Según me refiere un profesor amigo, en aquellas universidades públicas colombianas donde el salario permanece atado al número de publicaciones (fórmula infalible para el desastre) no es extraño encontrar profesores con salarios astronómicos sin más méritos que la capacidad para maquinar alianzas o la habilidad para saber explotar la producción sistemática de artículos de fabricación en serie. Y cuando de inflar el salario o el prestigio se trata, el proceso puede hacerse de manera expedita si la investigación se lleva a cabo entre grandes grupos de colegas para quienes el término “colaborar” pueda entenderse como la posibilidad de ser incluido como coautor de un determinado artículo en retribución por un favor equivalente.

La visión utilitarista de la producción científica ignora, o pretende ignorar, cómo la génesis de los más grandes avances tecnológicos obedeció, casi sin excepciones, a la posterior aplicación de desarrollos puramente teóricos. Los ejemplos abundan: la comunicación inalámbrica se siguió del descubrimiento de las ondas electromagnéticas, cuya existencia predijo James Maxwell como corolario de esas ecuaciones extraordinarias que el genio escocés plasmara en una hoja de papel hace ciento cincuenta años. Los computadores modernos son en esencia máquinas para computar funciones booleanas, concepto inventado por un tímido profesor de secundaria quien las introdujo para satisfacer una necesidad íntima de axiomatizar la vieja lógica aristotélica.

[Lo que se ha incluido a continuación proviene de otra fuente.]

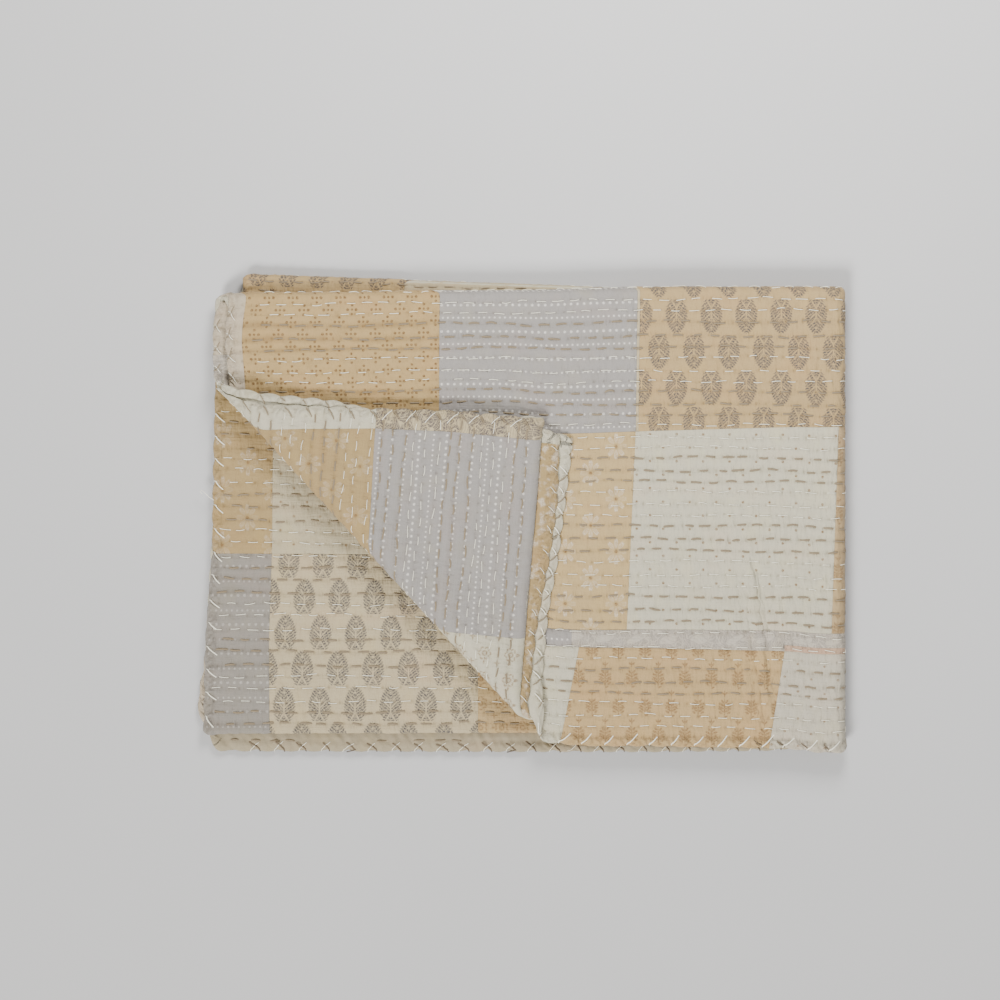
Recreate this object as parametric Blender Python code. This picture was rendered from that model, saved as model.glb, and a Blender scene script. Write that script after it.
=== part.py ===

Dos de los mayores desarrollos teóricos del siglo XX, la Relatividad y la Mecánica Cuántica, fueron concebidos, no para construir sistemas GPS, ni teléfonos celulares, ni escáneres de resonancia magnética, ni tomógrafos computarizados, ni bisturís laser, sino por la simple curiosidad intelectual de comprender cómo se percibiría la realidad si viajáramos en un rayo de luz, por el puro capricho de imaginar la gravedad como una distorsión de la geometría del espacio-tiempo, o por el simple reto intelectual de explicar el misterioso rompecabezas del extravagante mundo atómico.

Esas preocupaciones teóricas, de haberse suscitado en el mundo académico contemporáneo, cada vez más avasallado por esa degradante y nefasta visión empresarial, sin duda habrían sido juzgadas como arquetípicas de la investigación “poco rentable”, como elucubraciones “inútiles” que no valdría la pena financiar.